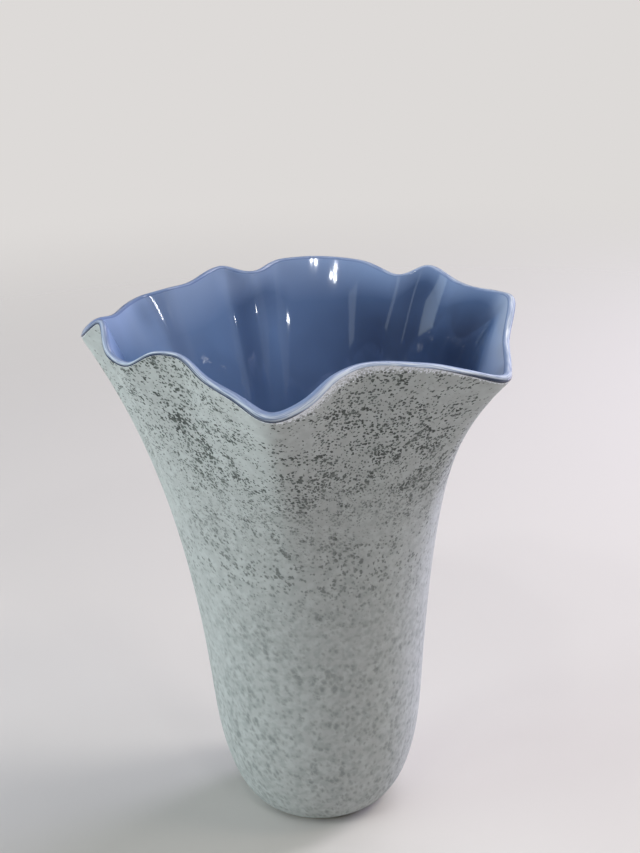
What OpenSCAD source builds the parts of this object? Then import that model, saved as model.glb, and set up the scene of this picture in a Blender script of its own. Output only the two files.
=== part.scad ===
// Ceramic vase with a ruffled mouth: a fired clay wall with a matt speckled coat outside,
// a gloss glaze inside and a glazed lip. The flat foot stands on Z = 0, and -Y is the front.

/* [Body] */
// Height of the lip above the table, before the ruffle
vase_h = 240; // [200:1:300]
// Radius that the straight sides would have at the table
side_r = 45.7; // [40:0.1:55]
// How much the straight sides widen from the table up to the lip
side_widening = 15.4; // [5:0.1:25]
// How far the mouth flares out beyond the straight sides
flare_out = 34.6; // [15:0.1:45]
// How suddenly the mouth flares, higher for a shorter flare
flare_power = 3.8; // [3:0.1:6]

/* [Base] */
// Height of the rounded corner at the bottom of the sides
corner_h = 60; // [30:1:80]
// Radius that the rounded corner would have at the table
corner_foot_r = 23.2; // [15:0.1:30]
// Roundness of the corner, 2 for an ellipse and higher for a squarer one
corner_power = 2.4; // [2:0.1:3]
// Height of the flat foot under the body
foot_h = 1.5; // [1:0.1:3]
// Bare ledge between the edge of the foot and the edge of the coat
foot_ledge = 3; // [2:0.1:6]

/* [Ruffle] */
// Reach of the ruffle, out from the plain mouth or in from it
ruffle_out = 12; // [2:0.5:15]
// Rise of the ruffle, up from the plain lip or down from it
ruffle_rise = 12; // [2:0.5:15]
// Share of the height below which the wall is not ruffled
ruffle_start_share = 0.35; // [0.3:0.01:0.7]
// How quickly the ruffle fades downward
ruffle_power = 3; // [1.5:0.1:4]
// How far the ruffled wall leans toward -X at most, two thirds of the way up to the lip
sway = 0.9; // [0:0.1:3]

/* [Wall] */
// Thickness of the wall below the lip, with the coat and the glaze on it
wall_t = 4.6; // [4:0.1:7]
// Thickness of the lip where it neither reaches out nor draws in
lip_t = 3.9; // [3.4:0.1:6]
// How much thicker the lip is where it reaches out by the whole of ruffle_out
lip_swell = 1.2; // [0:0.1:1.5]
// Height below the lip over which the wall takes on the thickness of the lip
lip_taper = 25; // [10:1:40]
// Thickness of the outer coat and of the glaze
coat_t = 0.6; // [0.5:0.05:1]

/* [Hidden] */

// Stations of the lip, counter-clockwise from the front: the angle from +X, the share of
// ruffle_out by which the lip reaches out there, and the share of ruffle_rise by which it rises.
lip_shares = [
    [-97, 0.86, -0.63],   // front lobe, low and hanging outward
    [-88, 0.46, -0.18],
    [-82, -0.14, 0.38],
    [-74, -0.64, 0.50],   // broad fold, front right
    [-57, -0.44, 0.10],
    [-45, -0.14, -0.52],
    [-34, 0.38, -1.14],   // right front lobe
    [-25, 0, -1.20],
    [-11, -0.40, -0.66],  // right fold
    [2, -0.08, 0.26],     // right lobe
    [11, -0.26, 0.12],
    [24, -0.56, -0.08],   // fold, back right
    [35, -0.32, -0.20],
    [49, 0.06, 0.02],     // lobe, back right
    [55.5, -0.60, -0.36], // narrow fold, back right
    [71, 0.14, -0.12],
    [86, 0.34, -0.04],    // broad back lobe
    [96, 0.24, -0.06],
    [105, -0.62, -0.20],  // narrow fold, back left
    [112, 0.24, -0.04],   // lobe, back left
    [129, -0.64, -0.17],
    [135, -0.68, -0.11],  // narrow fold, left
    [141, -0.04, -0.36],  // lobe, left
    [168, -0.74, -0.04],  // fold, left
    [177, -0.40, 0.16],
    [187, -0.06, 0.02],   // left lobe
    [193, -0.26, 0.44],
    [200, -0.60, 1.04],   // fold, front left
    [208, -0.38, 0.18],
    [216, -0.52, 0],      // lobe, front left
    [229, -0.70, 0.74],
    [235, -0.74, 0.80],   // high fold, front left
    [245, -0.34, 0.22],
    [254, 0.26, -0.10],
];
stations = len(lip_shares);
full_turn = 360;
// Half of the arc over which the lip is averaged to soften its turns
lip_softening = 3;

// Columns of the wall round the axis, rows up the corner and the side, and steps over the lip
columns = 80;
corner_rows = 5;
side_rows = 7;
lip_steps = 4;
rows = corner_rows + side_rows;

// Change of height that gives the direction of the wall at the lip
lip_probe = vase_h / 100;
// Angle of the superellipse at which the corner meets the underside
corner_start = acos(pow(1 - foot_h / corner_h, corner_power / 2));

// Smooth curve through one column of lip_shares, level at each lobe and fold
function lap(angle) = angle - full_turn * floor((angle - lip_shares[0][0]) / full_turn);
function station_at(angle) = max([for (k = [0 : stations - 1]) if (lip_shares[k][0] <= angle) k]);
function span(k) = k < stations - 1
    ? lip_shares[k + 1][0] - lip_shares[k][0]
    : lip_shares[0][0] + full_turn - lip_shares[k][0];
function chord(k, column) =
    (lip_shares[(k + 1) % stations][column] - lip_shares[k][column]) / span(k);
function slope(k, column) =
    let (before = chord((k + stations - 1) % stations, column), after = chord(k, column))
    before * after <= 0 ? 0 : 2 * before * after / (before + after);
function curve(angle, column) =
    let (a = lap(angle), k = station_at(a), next = (k + 1) % stations, w = span(k))
    let (t = (a - lip_shares[k][0]) / w, u = 1 - t)
    lip_shares[k][column] * (1 + 2 * t) * u * u + slope(k, column) * w * t * u * u
    + lip_shares[next][column] * (1 + 2 * u) * t * t - slope(next, column) * w * u * t * t;
function softened(angle, column) =
    (curve(angle - lip_softening, column) + 2 * curve(angle - lip_softening / 2, column)
    + 3 * curve(angle, column) + 2 * curve(angle + lip_softening / 2, column)
    + curve(angle + lip_softening, column)) / 9;

// Direction of each column, and the lip's shares of reach and rise there
angles = [for (i = [0 : columns - 1]) lip_shares[0][0] + full_turn * i / columns];
reach_shares = [for (a = angles) softened(a, 1)];
rise_shares = [for (a = angles) softened(a, 2)];

// Heights of the rows on the outer face, before the ruffle
function corner_z(angle) = corner_h * (1 - pow(cos(angle), 2 / corner_power));
heights = [
    for (k = [0 : corner_rows - 1]) corner_z(corner_start + (90 - corner_start) * k / corner_rows),
    for (k = [0 : side_rows]) corner_h + (vase_h - corner_h) * k / side_rows,
];

// Outer radius at a height, before the ruffle
function side_radius(z) =
    side_r + side_widening * z / vase_h + flare_out * pow(z / vase_h, flare_power);
function round_share(z) =
    z >= corner_h ? 1 : pow(1 - pow(1 - z / corner_h, corner_power), 1 / corner_power);
function radius(z) = corner_foot_r + (side_radius(z) - corner_foot_r) * round_share(z);

// Share of the ruffled part of the wall that lies below a height, and the wall's lean there,
// which grows from nothing to sway and is gone again at the lip
lean_peak_share = 4 / 27;
function ruffled_share(z) = max(0, z / vase_h - ruffle_start_share) / (1 - ruffle_start_share);
function lean(z) =
    let (share = ruffled_share(z)) sway * share * share * (1 - share) / lean_peak_share;

// Point of the outer face in column i at a height, with the ruffle fading downward
function outer(i, z) =
    let (k = (i + columns) % columns, fade = pow(ruffled_share(z), ruffle_power))
    let (r = radius(z) + ruffle_out * reach_shares[k] * fade)
    [r * cos(angles[k]) - lean(z), r * sin(angles[k]), z + ruffle_rise * rise_shares[k] * fade];

// Unit vectors square to the outer face and up along it
function unit(v) = v / norm(v);
function upward(i, k) =
    unit(k < rows
        ? outer(i, heights[k + 1]) - outer(i, heights[max(0, k - 1)])
        : outer(i, heights[k]) - outer(i, heights[k] - lip_probe));
function outward(i, k) =
    unit(cross(outer(i + 1, heights[k]) - outer(i - 1, heights[k]), upward(i, k)));

// Rings of points at one depth below the outer face, from the base up
face_points = [for (k = [0 : rows]) [for (i = [0 : columns - 1]) outer(i, heights[k])]];
face_normals = [for (k = [0 : rows]) [for (i = [0 : columns - 1]) outward(i, k)]];
function skin(depth) = face_points - depth * face_normals;

// Thickness of the wall in column i at a height, easing into that of the lip
function thickness(i, z) =
    let (share = max(0, 1 - (vase_h - z) / lip_taper), ease = share * share * (3 - 2 * share))
    wall_t + (lip_t + lip_swell * reach_shares[i] - wall_t) * ease;

// Rings of points at one depth below the inner face, from the floor up
function lining(depth) = [
    for (k = [0 : rows]) [
        for (i = [0 : columns - 1])
            face_points[k][i] - (thickness(i, heights[k]) - depth) * face_normals[k][i]
    ]
];

// Rings of points over the lip at one depth, from the outer face to the inner one
lip_up = [
    for (i = [0 : columns - 1])
        let (n = face_normals[rows][i], t = upward(i, rows)) unit(t - (t * n) * n)
];
function over_lip(depth) = [
    for (k = [0 : lip_steps]) [
        for (i = [0 : columns - 1])
            let (a = 180 * k / lip_steps, r = thickness(i, vase_h) / 2, n = face_normals[rows][i])
            face_points[rows][i] - r * n + (r - depth) * (cos(a) * n + sin(a) * lip_up[i])
    ]
];

// Triangles of the belt from ring a to ring b, clockwise as seen from outside. Every belt is cut
// along the same diagonal, so that two solids that share a face also share its triangles.
function belt(a, b) = [
    for (i = [0 : columns - 1])
        let (j = (i + 1) % columns, p = a * columns, q = b * columns)
        each [[p + i, q + j, p + j], [p + i, q + i, q + j]]
];
function fan(ring, tip) =
    [for (i = [0 : columns - 1]) [tip, ring * columns + i, ring * columns + (i + 1) % columns]];
function turned(triangles) = [for (t = triangles) [t[0], t[2], t[1]]];
function flattened(rings) = [for (ring = rings) each ring];
function centre(ring) = [0, 0, ring[0][2]];

// Closed shell between the rings of its face and those of its back. The two are joined along the
// lip, and at the base either by an edge or, where the shell has a floor, by a fan on each side.
// faces_in says that the face looks in at the axis.
module shell(face, back, has_floor, faces_in = false) {
    last = len(face) - 1;
    first_back = len(face);
    last_back = len(face) + len(back) - 1;
    tip = (last_back + 1) * columns;
    triangles = [
        for (k = [0 : last - 1]) each belt(k, k + 1),
        for (k = [first_back : last_back - 1]) each turned(belt(k, k + 1)),
        each belt(last, last_back),
        if (has_floor) each fan(0, tip),
        if (has_floor) each turned(fan(first_back, tip + 1)),
        if (!has_floor) each belt(first_back, 0),
    ];
    polyhedron(
        points = [
            each flattened(face),
            each flattened(back),
            if (has_floor) each [centre(face[0]), centre(back[0])],
        ],
        faces = faces_in ? turned(triangles) : triangles
    );
}

// Fired clay: the wall with its rounded lip and its floor, and the flat foot under it
module clay_body() {
    under_coat = skin(coat_t);
    under_glaze = lining(coat_t);
    lip = over_lip(coat_t);
    underside_z = under_coat[0][0][2];
    floor_z = under_glaze[0][0][2];
    color("#c3b9a8") {
        shell(
            [each under_coat, for (k = [1 : lip_steps - 1]) lip[k]],
            under_glaze,
            true
        );
        cylinder(h = (underside_z + floor_z) / 2, r = radius(foot_h) - foot_ledge, $fn = columns);
    }
}

// Matt speckled coat on the outside, from the underside up to the lip
module outer_coat() {
    color("#a9b0a8") shell(skin(0), skin(coat_t), false);
}

// Gloss glaze that lines the inside, from the floor up to the lip
module inner_glaze() {
    color("#5a6c9c") shell(lining(0), lining(coat_t), true, faces_in = true);
}

// Gloss glaze over the round of the lip, between the outer coat and the inner glaze
module lip_glaze() {
    color("#7d8dba") shell(over_lip(0), over_lip(coat_t), false);
}

clay_body();
outer_coat();
inner_glaze();
lip_glaze();
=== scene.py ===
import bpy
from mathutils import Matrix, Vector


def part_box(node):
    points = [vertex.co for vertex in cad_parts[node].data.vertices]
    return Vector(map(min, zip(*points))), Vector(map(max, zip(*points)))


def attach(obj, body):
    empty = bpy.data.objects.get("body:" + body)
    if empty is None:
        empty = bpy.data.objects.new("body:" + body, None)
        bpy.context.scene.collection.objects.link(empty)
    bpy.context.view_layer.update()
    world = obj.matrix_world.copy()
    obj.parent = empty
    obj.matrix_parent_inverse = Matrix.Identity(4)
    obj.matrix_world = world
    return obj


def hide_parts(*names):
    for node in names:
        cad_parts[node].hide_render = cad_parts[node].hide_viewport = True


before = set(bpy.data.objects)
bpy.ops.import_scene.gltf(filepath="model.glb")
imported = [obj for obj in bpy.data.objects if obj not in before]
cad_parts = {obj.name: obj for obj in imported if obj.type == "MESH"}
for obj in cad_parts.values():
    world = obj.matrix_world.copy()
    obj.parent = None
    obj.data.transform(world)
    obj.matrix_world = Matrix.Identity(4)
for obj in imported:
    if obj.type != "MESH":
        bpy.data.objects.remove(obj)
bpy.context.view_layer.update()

import math

import bpy
import numpy as np
from mathutils import Matrix, Vector

# Ceramic vase with a ruffled mouth. The foot stands on Z = 0 and -Y is the front. One wall
# formula gives every piece: each is a skin of that wall at its own depth, closed at its back.

mm = 0.001
print("frame loaded:", ", ".join(sorted(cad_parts)))

vase = {
    "height": 240 * mm,          # plain lip above the table
    "sideRadius": 45.7 * mm,     # the straight sides, carried down to the table
    "sideWidening": 15.4 * mm,   # from the table up to the lip
    "flareOut": 34.6 * mm,
    "flarePower": 3.8,
    "cornerHeight": 60 * mm,     # rounded corner at the bottom of the sides
    "cornerFootRadius": 23.2 * mm,
    "cornerPower": 2.4,
    "footHeight": 1.5 * mm,
    "footLedge": 3 * mm,
    "footEdge": 0.5 * mm,        # softening of the foot's own edge
    "floorCurl": 0.25,           # share of the floor's radius over which it turns up into the wall
    "ruffleOut": 12 * mm,
    "ruffleRise": 12 * mm,
    "ruffleStart": 0.35,         # share of the height below which there is no ruffle
    "rufflePower": 3,
    "sway": 0.9 * mm,            # lean toward -X, two thirds of the way up the ruffle
    "wall": 4.6 * mm,
    "lip": 3.9 * mm,             # its thickness midway between lobes and folds
    "lipSwell": 1.2 * mm,        # thicker by this where it reaches out by ruffleOut
    "lipTaper": 25 * mm,         # height over which the wall takes on the lip's thickness
    "coat": 0.6 * mm,            # outer coat and glaze alike
    "lipSoftening": 3,           # degrees each side
}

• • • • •

Task to carry out: Both the line with "the inner glaze" and the line with "obj.matrix_world = Matrix.Identity(4)" belong in the answer; write them out exactly, with every line between.

Result of the task:
// Gloss glaze over the round of the lip, between the outer coat and the inner glaze
module lip_glaze() {
    color("#7d8dba") shell(over_lip(0), over_lip(coat_t), false);
}

clay_body();
outer_coat();
inner_glaze();
lip_glaze();
=== scene.py ===
import bpy
from mathutils import Matrix, Vector


def part_box(node):
    points = [vertex.co for vertex in cad_parts[node].data.vertices]
    return Vector(map(min, zip(*points))), Vector(map(max, zip(*points)))


def attach(obj, body):
    empty = bpy.data.objects.get("body:" + body)
    if empty is None:
        empty = bpy.data.objects.new("body:" + body, None)
        bpy.context.scene.collection.objects.link(empty)
    bpy.context.view_layer.update()
    world = obj.matrix_world.copy()
    obj.parent = empty
    obj.matrix_parent_inverse = Matrix.Identity(4)
    obj.matrix_world = world
    return obj


def hide_parts(*names):
    for node in names:
        cad_parts[node].hide_render = cad_parts[node].hide_viewport = True


before = set(bpy.data.objects)
bpy.ops.import_scene.gltf(filepath="model.glb")
imported = [obj for obj in bpy.data.objects if obj not in before]
cad_parts = {obj.name: obj for obj in imported if obj.type == "MESH"}
for obj in cad_parts.values():
    world = obj.matrix_world.copy()
    obj.parent = None
    obj.data.transform(world)
    obj.matrix_world = Matrix.Identity(4)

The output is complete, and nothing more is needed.